Request Inappropriately Funds Local Projects From State Highway Account (SHA). A portion of the budget request for the COS program is for state resources to work on projects where a local agency, such as the Los Angeles County Metropolitan Transportation Authority,is the lead on the project rather than the state. For these projects, Caltrans is hired by that local agency to perform project support work, such as environmental review, design, right-of-way acquisition, and construction management. According to Caltrans, department policy is that it is to be reimbursed by the local agency for such work, since such projects are a local financial responsibility.

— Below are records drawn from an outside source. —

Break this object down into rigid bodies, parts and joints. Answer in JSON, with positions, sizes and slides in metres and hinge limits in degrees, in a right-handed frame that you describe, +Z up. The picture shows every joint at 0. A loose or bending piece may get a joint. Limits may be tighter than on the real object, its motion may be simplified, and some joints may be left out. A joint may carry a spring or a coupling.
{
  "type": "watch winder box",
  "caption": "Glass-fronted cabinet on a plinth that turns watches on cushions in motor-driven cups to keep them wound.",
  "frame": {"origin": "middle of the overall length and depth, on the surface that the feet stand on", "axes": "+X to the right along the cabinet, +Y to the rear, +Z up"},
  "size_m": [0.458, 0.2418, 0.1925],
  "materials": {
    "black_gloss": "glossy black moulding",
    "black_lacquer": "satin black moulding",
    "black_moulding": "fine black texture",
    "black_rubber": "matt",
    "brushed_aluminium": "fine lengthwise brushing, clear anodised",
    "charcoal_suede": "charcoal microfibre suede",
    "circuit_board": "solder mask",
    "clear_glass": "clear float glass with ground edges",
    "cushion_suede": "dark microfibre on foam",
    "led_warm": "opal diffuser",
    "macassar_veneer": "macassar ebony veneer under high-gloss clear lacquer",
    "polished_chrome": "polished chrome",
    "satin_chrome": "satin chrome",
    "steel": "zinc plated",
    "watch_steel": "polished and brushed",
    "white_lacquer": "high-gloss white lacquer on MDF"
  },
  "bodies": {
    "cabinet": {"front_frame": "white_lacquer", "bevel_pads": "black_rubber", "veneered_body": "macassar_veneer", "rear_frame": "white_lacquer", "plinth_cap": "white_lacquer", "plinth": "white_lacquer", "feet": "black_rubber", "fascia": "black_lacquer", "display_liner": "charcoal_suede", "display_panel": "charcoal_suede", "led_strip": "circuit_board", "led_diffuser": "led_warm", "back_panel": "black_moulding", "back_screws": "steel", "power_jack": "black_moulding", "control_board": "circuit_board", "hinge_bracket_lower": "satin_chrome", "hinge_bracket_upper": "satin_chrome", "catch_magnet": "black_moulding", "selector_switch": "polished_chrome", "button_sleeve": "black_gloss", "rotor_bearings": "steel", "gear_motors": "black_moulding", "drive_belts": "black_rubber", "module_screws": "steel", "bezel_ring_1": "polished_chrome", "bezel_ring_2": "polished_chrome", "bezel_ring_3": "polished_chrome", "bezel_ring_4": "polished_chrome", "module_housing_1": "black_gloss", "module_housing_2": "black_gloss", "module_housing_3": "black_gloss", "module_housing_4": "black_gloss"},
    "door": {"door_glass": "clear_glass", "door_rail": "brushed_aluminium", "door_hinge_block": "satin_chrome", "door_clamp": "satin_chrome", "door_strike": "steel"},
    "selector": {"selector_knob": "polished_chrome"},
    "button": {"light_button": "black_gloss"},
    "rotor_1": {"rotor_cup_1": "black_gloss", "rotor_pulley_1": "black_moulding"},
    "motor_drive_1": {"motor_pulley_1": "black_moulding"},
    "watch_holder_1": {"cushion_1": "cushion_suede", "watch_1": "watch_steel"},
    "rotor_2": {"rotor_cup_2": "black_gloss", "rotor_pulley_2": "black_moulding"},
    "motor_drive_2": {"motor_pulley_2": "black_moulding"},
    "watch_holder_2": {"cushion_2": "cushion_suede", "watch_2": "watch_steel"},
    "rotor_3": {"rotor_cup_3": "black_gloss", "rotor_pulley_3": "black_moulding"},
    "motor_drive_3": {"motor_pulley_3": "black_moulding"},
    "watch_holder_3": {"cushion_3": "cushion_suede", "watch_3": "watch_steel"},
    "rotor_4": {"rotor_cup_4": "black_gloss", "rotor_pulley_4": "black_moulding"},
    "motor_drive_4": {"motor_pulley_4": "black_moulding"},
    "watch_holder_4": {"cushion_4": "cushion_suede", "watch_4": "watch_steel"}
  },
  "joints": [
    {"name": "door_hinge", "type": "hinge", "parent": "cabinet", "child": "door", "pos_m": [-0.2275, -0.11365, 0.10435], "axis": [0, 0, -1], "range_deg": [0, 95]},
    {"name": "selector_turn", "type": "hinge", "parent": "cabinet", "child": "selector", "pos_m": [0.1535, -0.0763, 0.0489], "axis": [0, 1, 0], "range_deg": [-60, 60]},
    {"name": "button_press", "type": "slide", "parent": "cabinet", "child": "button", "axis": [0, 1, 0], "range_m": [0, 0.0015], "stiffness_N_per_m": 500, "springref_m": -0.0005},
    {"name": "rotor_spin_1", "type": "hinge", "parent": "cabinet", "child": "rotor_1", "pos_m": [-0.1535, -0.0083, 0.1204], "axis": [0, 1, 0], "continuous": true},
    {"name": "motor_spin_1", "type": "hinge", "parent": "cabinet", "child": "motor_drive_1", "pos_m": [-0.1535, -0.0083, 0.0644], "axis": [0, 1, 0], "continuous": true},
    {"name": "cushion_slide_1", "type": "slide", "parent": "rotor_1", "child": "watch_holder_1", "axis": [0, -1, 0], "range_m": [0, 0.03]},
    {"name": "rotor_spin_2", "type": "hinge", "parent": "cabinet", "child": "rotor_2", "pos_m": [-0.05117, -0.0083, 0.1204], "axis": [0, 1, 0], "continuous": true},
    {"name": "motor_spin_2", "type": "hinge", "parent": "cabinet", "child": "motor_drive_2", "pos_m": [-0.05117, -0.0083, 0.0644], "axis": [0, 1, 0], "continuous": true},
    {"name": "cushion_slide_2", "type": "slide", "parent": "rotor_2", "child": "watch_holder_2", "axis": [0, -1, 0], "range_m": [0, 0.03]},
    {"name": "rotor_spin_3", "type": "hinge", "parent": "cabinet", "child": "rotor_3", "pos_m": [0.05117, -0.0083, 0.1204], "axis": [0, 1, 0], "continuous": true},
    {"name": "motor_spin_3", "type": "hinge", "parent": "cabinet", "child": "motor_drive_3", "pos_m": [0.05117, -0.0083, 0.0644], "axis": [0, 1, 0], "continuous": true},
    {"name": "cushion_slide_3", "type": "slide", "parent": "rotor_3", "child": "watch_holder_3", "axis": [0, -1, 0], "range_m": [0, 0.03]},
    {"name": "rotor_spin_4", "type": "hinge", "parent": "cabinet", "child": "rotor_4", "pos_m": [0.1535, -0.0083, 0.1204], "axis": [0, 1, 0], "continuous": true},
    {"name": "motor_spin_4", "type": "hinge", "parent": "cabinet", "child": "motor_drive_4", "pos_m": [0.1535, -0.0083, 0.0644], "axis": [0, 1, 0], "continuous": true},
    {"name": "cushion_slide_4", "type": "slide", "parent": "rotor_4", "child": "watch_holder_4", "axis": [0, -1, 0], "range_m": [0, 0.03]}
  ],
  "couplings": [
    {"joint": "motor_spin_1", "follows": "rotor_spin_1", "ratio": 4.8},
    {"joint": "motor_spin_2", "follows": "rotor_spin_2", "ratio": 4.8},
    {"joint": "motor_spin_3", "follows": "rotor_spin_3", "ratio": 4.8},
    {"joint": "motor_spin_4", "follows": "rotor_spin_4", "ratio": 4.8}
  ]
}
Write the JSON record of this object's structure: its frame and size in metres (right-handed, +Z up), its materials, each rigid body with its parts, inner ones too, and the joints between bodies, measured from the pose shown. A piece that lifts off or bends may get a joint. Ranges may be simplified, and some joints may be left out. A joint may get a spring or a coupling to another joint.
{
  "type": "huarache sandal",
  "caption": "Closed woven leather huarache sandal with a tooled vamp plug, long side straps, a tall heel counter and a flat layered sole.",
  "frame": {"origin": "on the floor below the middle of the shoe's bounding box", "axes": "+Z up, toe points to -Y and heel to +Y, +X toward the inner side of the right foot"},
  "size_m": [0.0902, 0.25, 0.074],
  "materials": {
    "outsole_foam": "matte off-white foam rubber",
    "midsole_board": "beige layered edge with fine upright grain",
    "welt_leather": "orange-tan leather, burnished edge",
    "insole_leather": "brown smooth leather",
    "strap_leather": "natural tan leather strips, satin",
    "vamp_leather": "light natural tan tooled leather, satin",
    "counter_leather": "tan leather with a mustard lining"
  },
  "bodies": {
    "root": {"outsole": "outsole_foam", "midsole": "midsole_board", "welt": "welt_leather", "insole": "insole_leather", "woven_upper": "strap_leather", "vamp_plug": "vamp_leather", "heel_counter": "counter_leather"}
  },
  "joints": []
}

Despite Caltrans’ stated reimbursement policy, our analysis indicates that the budget requests funding to support 430 FTEs at a cost of about $70 million from a state funding source—the SHA—to perform support work on local projects. We have asked Caltrans why the budget proposes to fund these resources from the SHA rather than from local reimbursements. At the time our analysis was prepared, Caltrans had not provided a response.

LAO Recommendations

Clearly, some level of resources must be provided for the COS program in 2011-12 so that important state transportation projects can move forward without unnecessary delay. However, it is not possible at this time to determine if the level of resources requested in the Governor’s May Revision budget plan for 2011-12 is the right amount, given the problems identified in (1) the quality of the data used to support the 2011-12 budget request and (2) the likelihood that the COS workload estimates are based on overly optimistic estimates of the funding available for transportation projects. Below, we outline what we believe is the best approach to navigating these difficulties.

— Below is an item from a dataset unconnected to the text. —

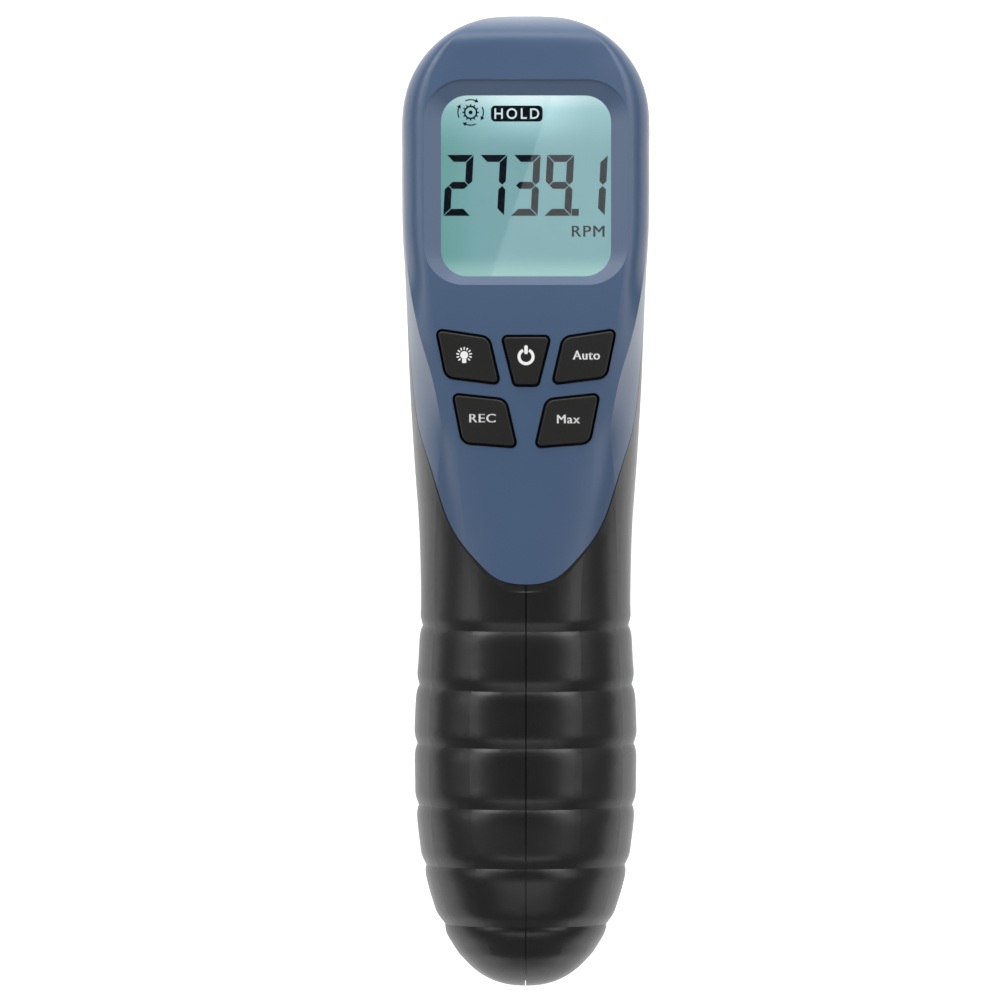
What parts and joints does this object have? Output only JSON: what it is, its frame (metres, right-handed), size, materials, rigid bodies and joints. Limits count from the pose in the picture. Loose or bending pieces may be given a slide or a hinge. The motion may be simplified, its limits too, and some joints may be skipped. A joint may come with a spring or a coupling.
{
  "type": "digital tachometer",
  "caption": "Hand-held optical tachometer with a ribbed black grip, a blue face with a window and keys, a trigger and a lens nose.",
  "frame": {"origin": "middle of the footprint on the floor, under the nose and the heel", "axes": "+Y from the heel to the tip of the head, +Z out of the display, +X to the right as read"},
  "size_m": [0.0534, 0.2097, 0.0524],
  "materials": {
    "blue_shell": "satin moulded ABS",
    "black_shell": "satin moulded ABS",
    "key_plastic": "satin moulded ABS",
    "clear_lens": "polished clear acrylic",
    "optic_glass": "polished filter glass",
    "lcd_glass": "polished glass over a lit diffuser",
    "lcd_ink": "dark liquid-crystal segments",
    "foam": "closed-cell foam",
    "silicone": "moulded silicone",
    "white_plastic": "moulded ABS",
    "black_plastic": "moulded ABS",
    "board": "glass-fibre board with solder resist",
    "chip": "moulded epoxy",
    "ribbon": "polyimide film",
    "steel": "zinc-plated steel",
    "brass": "turned brass",
    "lead_wire": "PVC-insulated wire",
    "battery_case": "printed steel case"
  },
  "bodies": {
    "housing": {"face_cover": "blue_shell", "left_body_half": "black_shell", "right_body_half": "black_shell", "nose_bezel": "black_shell", "display_lens": "clear_lens", "laser_lens": "clear_lens", "receiver_lens": "optic_glass", "lcd_glass": "lcd_glass", "lcd_segments": "lcd_ink", "lens_gasket": "foam", "upper_contact_strip": "silicone", "lower_contact_strip": "silicone", "keypad_mat": "silicone", "backlight_guide": "white_plastic", "lcd_holder": "white_plastic", "optics_holder": "black_plastic", "battery_snap": "black_plastic", "trigger_switch": "black_plastic", "main_board": "board", "sensor_board": "board", "processor_chip": "chip", "receiver_sensor": "chip", "quartz_crystal": "steel", "board_screws": "steel", "body_screws": "steel", "hinge_pin": "steel", "trigger_pin": "steel", "trigger_spring": "steel", "laser_module": "brass", "sensor_ribbon": "ribbon", "laser_leads": "lead_wire", "battery_leads": "lead_wire", "battery": "battery_case"},
    "backlight_button": {"key_backlight": "key_plastic"},
    "power_button": {"key_power": "key_plastic"},
    "auto_button": {"key_auto": "key_plastic"},
    "record_button": {"key_record": "key_plastic"},
    "max_button": {"key_max": "key_plastic"},
    "trigger_lever": {"trigger": "black_plastic"},
    "switch_pin": {"switch_plunger": "white_plastic"},
    "door": {"battery_door": "black_shell", "battery_pad": "foam"}
  },
  "joints": [
    {"name": "backlight_press", "type": "slide", "parent": "housing", "child": "backlight_button", "axis": [0, 0, -1], "range_m": [0, 0.0008], "stiffness_N_per_m": 800, "springref_m": -0.001},
    {"name": "power_press", "type": "slide", "parent": "housing", "child": "power_button", "axis": [0, 0, -1], "range_m": [0, 0.0008], "stiffness_N_per_m": 800, "springref_m": -0.001},
    {"name": "auto_press", "type": "slide", "parent": "housing", "child": "auto_button", "axis": [0, 0, -1], "range_m": [0, 0.0008], "stiffness_N_per_m": 800, "springref_m": -0.001},
    {"name": "record_press", "type": "slide", "parent": "housing", "child": "record_button", "axis": [0, 0, -1], "range_m": [0, 0.0008], "stiffness_N_per_m": 800, "springref_m": -0.001},
    {"name": "max_press", "type": "slide", "parent": "housing", "child": "max_button", "axis": [0, 0, -1], "range_m": [0, 0.0008], "stiffness_N_per_m": 800, "springref_m": -0.001},
    {"name": "trigger_pull", "type": "hinge", "parent": "housing", "child": "trigger_lever", "pos_m": [0, 0.036, 0.02], "axis": [-1, 0, 0], "range_deg": [0, 6], "stiffness_Nm_per_rad": 0.3, "springref_deg": -8.59, "deforming": ["trigger_spring"]},
    {"name": "switch_press", "type": "slide", "parent": "housing", "child": "switch_pin", "axis": [0, 0, 1], "range_m": [0, 0.00131]},
    {"name": "door_swing", "type": "hinge", "parent": "housing", "child": "door", "pos_m": [0, -0.0775, 0.004], "axis": [-1, 0, 0], "range_deg": [0, 95]}
  ],
  "couplings": [
    {"joint": "switch_press", "follows": "trigger_pull", "m_per_rad": 0.0125}
  ]
}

Approve Overall Budget Level. Because of the concerns identified above and the length of time it will take Caltrans to obtain information from district offices that would ensure that the Legislature gains a better understanding of how the COS budget request is developed, we are unable to fully evaluate the 2011-12 COS program request and determine if the level of resources requested is appropriate. We are continuing to work with Caltrans to understand its COS budget data, but we expect that this process will take until at least the fall of this year. Absent better information regarding the program’s budget and workload, therefore, we recommend the Legislature approve the overall level of COS resources that the Governor has requested in the May Revision. However, as described below, we recommend two changes to the mix of resources requested.

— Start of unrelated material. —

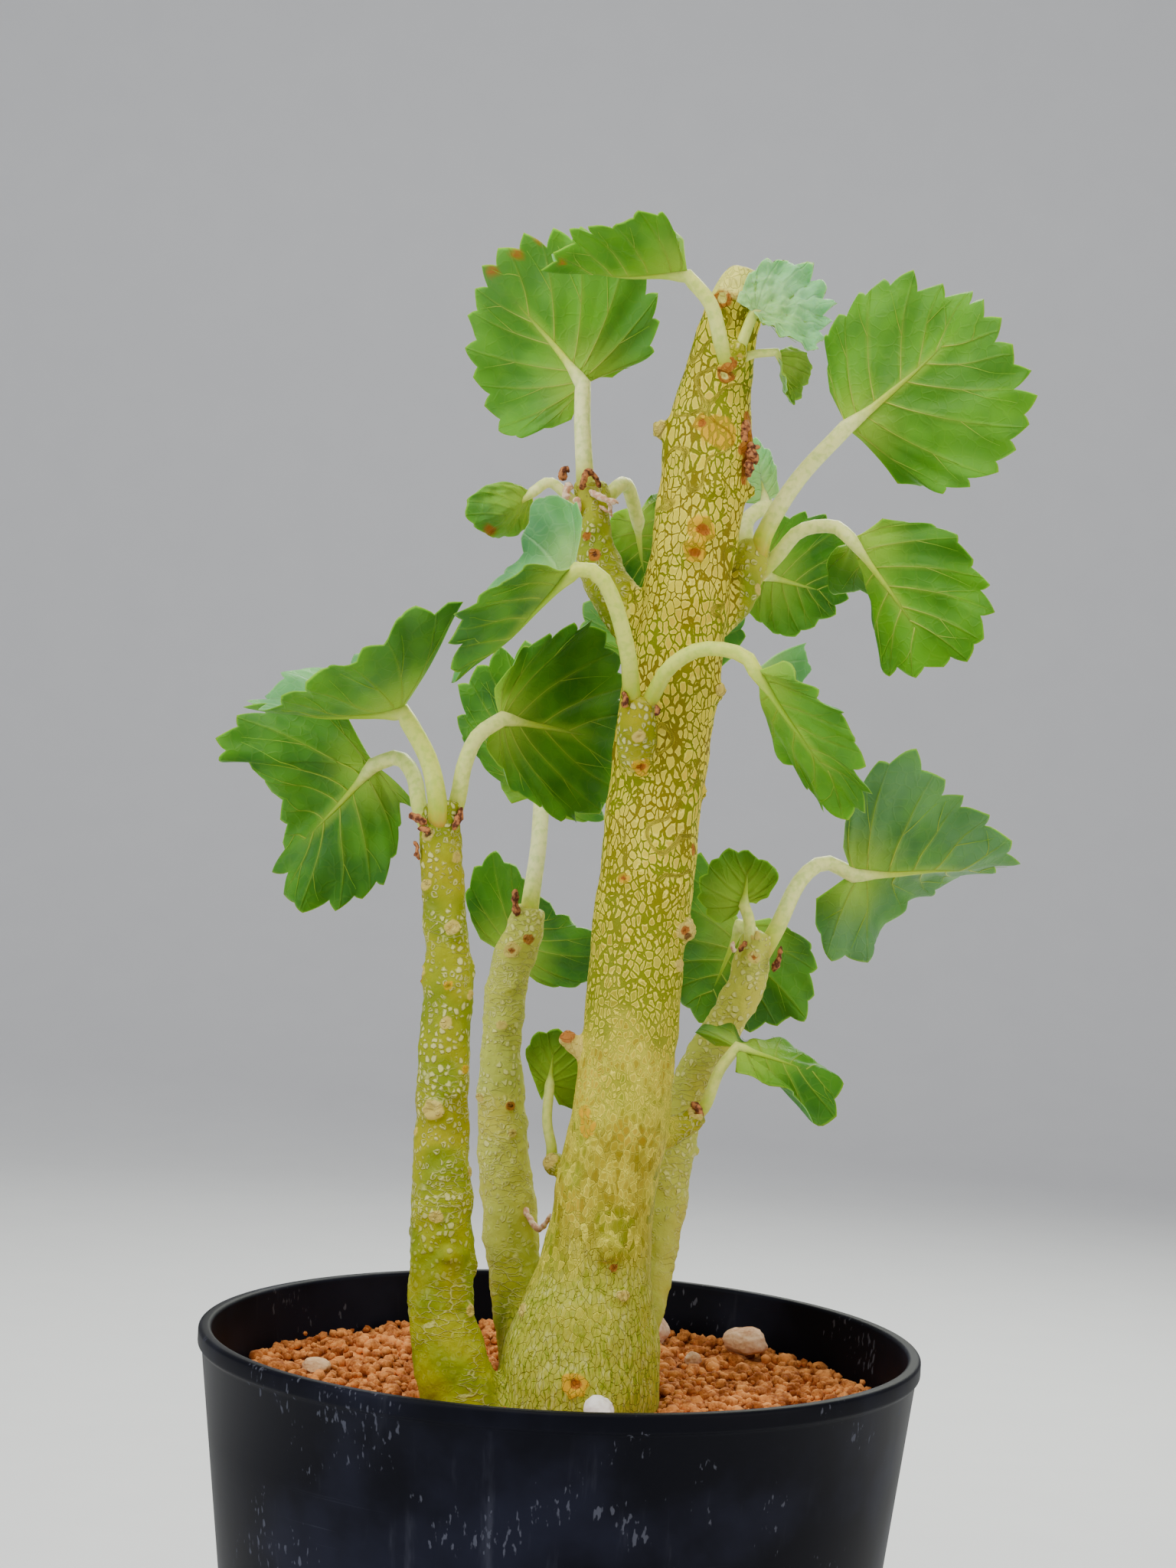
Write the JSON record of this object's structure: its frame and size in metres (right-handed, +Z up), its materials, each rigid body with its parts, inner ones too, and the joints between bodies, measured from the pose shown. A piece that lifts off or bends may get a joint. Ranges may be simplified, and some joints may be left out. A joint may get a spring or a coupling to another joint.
{
  "type": "potted dorstenia",
  "caption": "Fat-stemmed succulent with several upright stems and round toothed leaves, growing in clay grit in a plain round nursery pot.",
  "frame": {"origin": "centre of the pot's underside, on the surface that it stands on", "axes": "+Z up along the pot's axis; the pictured side faces -Y, with +X to its right"},
  "size_m": [0.1407, 0.12, 0.2953],
  "materials": {
    "pot": "moulded black plastic, scuffed, with dried water marks",
    "soil": "crumbly baked clay grains",
    "stone": "dull weathered pebble",
    "bark": "pale corky plates over green",
    "leaf": "soft satin leaf with raised veins"
  },
  "bodies": {
    "root": {"pot": "pot", "soil": "soil", "caudex": "bark", "stone_white_front": "stone", "stone_beige_large": "stone", "stone_pale_rear": "stone", "stone_beige_flat": "stone", "stone_small": "stone", "leaf_branch_upright": "leaf", "leaf_branch_folded": "leaf", "leaf_branch_hanging": "leaf", "leaf_crown_drooping": "leaf", "leaf_crown_crinkled": "leaf", "leaf_crown_curled": "leaf", "leaf_side_large": "leaf", "leaf_side_drooping": "leaf", "leaf_side_shaded": "leaf", "leaf_side_pale": "leaf", "leaf_front_left": "leaf", "leaf_front_right": "leaf", "leaf_left_funnel": "leaf", "leaf_left_wide": "leaf", "leaf_left_inner": "leaf", "leaf_rear_tall": "leaf", "leaf_rear_low": "leaf", "leaf_trunk_rear": "leaf", "leaf_sprout": "leaf", "leaf_right_small": "leaf", "leaf_right_wide": "leaf", "leaf_right_rear": "leaf", "leaf_low_forked": "leaf"}
  },
  "joints": []
}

Give Caltrans Flexibility to Use Higher Percentage of Private Consultants. As noted above, Caltrans’ COS workload is expected to decline each year for at least the next five years beginning in 2011-12. However, the state’s processes for managing the size of the workforce do not necessarily give the department the tools we think it will need to reduce the size of its state workforce. A greater use of private-sector consultants could allow Caltrans to more effectively manage its declining workload. Specifically, as COS positions in various districts become vacant, we think Caltrans would benefit from the flexibility to fill those vacancies with either a state worker or a private-sector consultant depending on future expected workload. This would allow Caltrans to avoid laying off state staff in the future, yet provide sufficient resources to complete the work it currently has to perform. Thus, we recommend that the Legislature modify the proposed budget bill language for the Caltrans budget Item 2660-001-0042 to allow Caltrans to use consultants for up to 20 percent of their COS workload in 2011-12. Our approach would not result in the layoff of current state workers.

Technical Correction for Reimbursement Work. As noted in our analysis above, Caltrans has requested about $70 million from the SHA for the support of 430 FTEs to perform COS work on some local projects. Funding such local work from state transportation accounts is inconsistent with Caltrans policies and, absent some explanation from Caltrans, appears to be an inappropriate use of state funds. We recommend that the Legislature approve a technical adjustment to decrease the funding for COS activities supported from the SHA by 430 FTEs (about $70 million) and increase reimbursement funding by an equivalent amount.